- **Data shown**
BEGIN

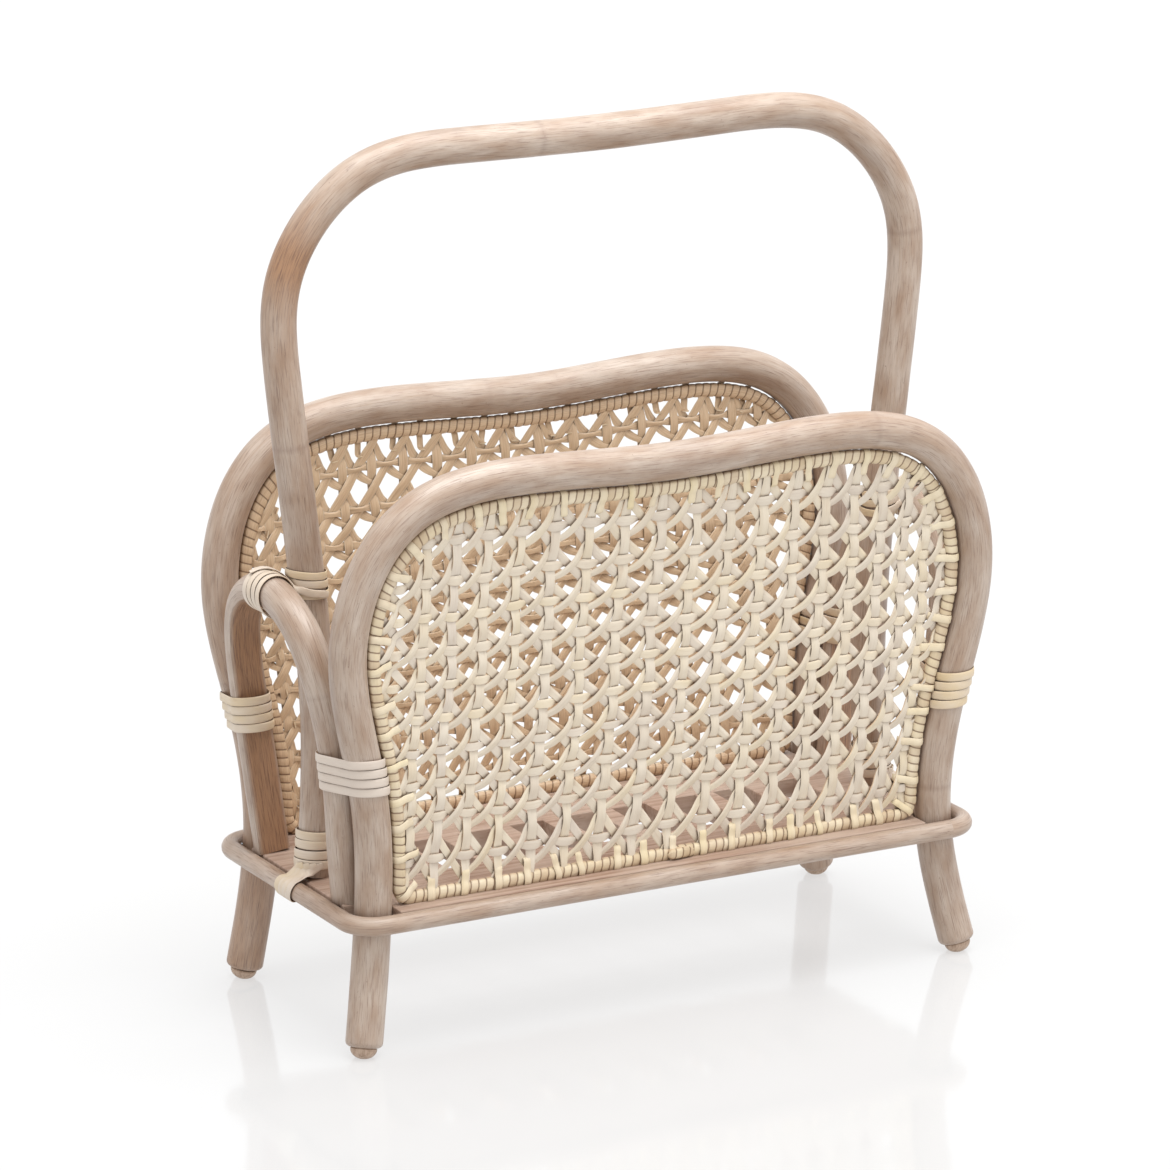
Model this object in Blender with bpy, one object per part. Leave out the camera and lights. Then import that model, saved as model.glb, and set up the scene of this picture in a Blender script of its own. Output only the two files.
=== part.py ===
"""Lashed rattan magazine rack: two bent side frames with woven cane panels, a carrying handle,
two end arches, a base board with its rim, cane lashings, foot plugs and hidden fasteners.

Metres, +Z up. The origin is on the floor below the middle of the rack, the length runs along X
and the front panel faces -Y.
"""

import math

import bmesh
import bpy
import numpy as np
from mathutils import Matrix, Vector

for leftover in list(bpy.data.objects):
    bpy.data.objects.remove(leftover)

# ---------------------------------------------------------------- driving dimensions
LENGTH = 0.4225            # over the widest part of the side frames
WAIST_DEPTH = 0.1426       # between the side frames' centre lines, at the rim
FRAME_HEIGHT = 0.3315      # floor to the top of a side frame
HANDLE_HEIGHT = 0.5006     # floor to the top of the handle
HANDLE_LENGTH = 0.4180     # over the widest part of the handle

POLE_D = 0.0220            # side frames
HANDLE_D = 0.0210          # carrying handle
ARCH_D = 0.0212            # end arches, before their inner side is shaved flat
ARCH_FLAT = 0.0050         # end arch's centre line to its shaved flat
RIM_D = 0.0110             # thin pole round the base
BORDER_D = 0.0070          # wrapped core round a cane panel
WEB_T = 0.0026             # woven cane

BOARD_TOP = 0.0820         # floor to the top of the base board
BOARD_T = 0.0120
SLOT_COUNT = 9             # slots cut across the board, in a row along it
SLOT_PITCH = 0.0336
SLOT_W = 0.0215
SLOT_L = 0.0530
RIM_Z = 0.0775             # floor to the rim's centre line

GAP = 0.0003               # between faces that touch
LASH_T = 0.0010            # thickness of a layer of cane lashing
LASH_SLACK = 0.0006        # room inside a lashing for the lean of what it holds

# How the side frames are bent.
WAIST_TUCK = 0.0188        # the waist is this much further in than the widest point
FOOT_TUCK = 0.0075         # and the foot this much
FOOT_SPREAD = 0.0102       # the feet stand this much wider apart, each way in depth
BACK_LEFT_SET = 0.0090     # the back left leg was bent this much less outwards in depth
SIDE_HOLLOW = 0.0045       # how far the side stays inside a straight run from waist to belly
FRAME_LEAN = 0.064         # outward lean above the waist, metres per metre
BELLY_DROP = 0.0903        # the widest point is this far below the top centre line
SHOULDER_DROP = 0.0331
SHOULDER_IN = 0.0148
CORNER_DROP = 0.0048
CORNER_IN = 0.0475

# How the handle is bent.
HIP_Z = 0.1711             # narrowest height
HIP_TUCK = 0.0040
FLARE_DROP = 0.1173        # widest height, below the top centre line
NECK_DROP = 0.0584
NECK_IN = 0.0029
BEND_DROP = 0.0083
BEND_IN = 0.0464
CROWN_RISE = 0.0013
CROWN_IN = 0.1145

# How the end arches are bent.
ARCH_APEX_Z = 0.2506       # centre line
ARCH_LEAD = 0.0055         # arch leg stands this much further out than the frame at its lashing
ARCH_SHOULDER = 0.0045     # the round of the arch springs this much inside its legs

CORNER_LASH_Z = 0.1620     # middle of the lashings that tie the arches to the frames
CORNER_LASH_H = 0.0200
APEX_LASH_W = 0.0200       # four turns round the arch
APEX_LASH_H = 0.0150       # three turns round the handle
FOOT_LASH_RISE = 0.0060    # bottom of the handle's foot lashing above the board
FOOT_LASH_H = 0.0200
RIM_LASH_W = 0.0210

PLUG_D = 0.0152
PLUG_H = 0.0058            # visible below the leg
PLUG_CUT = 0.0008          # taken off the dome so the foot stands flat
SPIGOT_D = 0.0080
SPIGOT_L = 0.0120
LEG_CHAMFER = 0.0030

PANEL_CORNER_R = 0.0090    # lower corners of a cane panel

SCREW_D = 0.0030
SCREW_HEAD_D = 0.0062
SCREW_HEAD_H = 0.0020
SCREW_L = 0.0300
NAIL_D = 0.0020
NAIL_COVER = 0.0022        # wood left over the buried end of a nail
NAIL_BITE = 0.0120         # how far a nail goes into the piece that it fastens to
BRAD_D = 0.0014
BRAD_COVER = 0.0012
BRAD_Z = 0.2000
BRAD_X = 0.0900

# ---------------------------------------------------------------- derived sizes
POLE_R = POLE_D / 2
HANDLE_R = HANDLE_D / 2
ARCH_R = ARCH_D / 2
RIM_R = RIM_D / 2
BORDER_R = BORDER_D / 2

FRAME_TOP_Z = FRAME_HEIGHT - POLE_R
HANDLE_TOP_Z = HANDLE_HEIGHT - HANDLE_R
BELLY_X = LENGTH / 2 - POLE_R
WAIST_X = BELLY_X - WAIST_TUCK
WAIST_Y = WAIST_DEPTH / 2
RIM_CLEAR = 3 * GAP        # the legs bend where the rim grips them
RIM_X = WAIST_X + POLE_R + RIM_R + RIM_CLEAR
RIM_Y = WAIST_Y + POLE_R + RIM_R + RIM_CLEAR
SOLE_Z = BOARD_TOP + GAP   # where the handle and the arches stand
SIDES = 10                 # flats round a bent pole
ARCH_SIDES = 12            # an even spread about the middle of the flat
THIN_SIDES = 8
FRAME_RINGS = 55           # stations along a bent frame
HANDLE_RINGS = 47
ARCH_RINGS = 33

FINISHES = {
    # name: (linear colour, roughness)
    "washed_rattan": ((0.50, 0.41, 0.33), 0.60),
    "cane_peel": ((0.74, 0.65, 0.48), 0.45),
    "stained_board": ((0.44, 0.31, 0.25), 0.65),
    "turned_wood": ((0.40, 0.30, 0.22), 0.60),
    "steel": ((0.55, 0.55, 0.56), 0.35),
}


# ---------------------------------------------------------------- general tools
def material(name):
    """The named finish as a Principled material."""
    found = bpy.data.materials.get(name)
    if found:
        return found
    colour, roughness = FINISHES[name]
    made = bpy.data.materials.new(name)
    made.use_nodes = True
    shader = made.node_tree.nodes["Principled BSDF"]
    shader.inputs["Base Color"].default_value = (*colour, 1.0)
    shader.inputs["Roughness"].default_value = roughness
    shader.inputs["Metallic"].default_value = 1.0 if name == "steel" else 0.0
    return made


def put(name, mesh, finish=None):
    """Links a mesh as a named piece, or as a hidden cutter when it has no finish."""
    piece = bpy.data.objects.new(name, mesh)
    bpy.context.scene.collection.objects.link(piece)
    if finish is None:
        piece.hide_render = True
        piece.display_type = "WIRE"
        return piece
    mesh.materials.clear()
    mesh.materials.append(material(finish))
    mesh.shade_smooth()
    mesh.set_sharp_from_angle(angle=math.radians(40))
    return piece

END

- **Set problem**
Which lines of the data above contain "import"? Copy each one.

- **Solution to this problem**
Model this object in Blender with bpy, one object per part. Leave out the camera and lights. Then import that model, saved as model.glb, and set up the scene of this picture in a Blender script of its own. Output only the two files.
import math
import bmesh
import bpy
import numpy as np
from mathutils import Matrix, Vector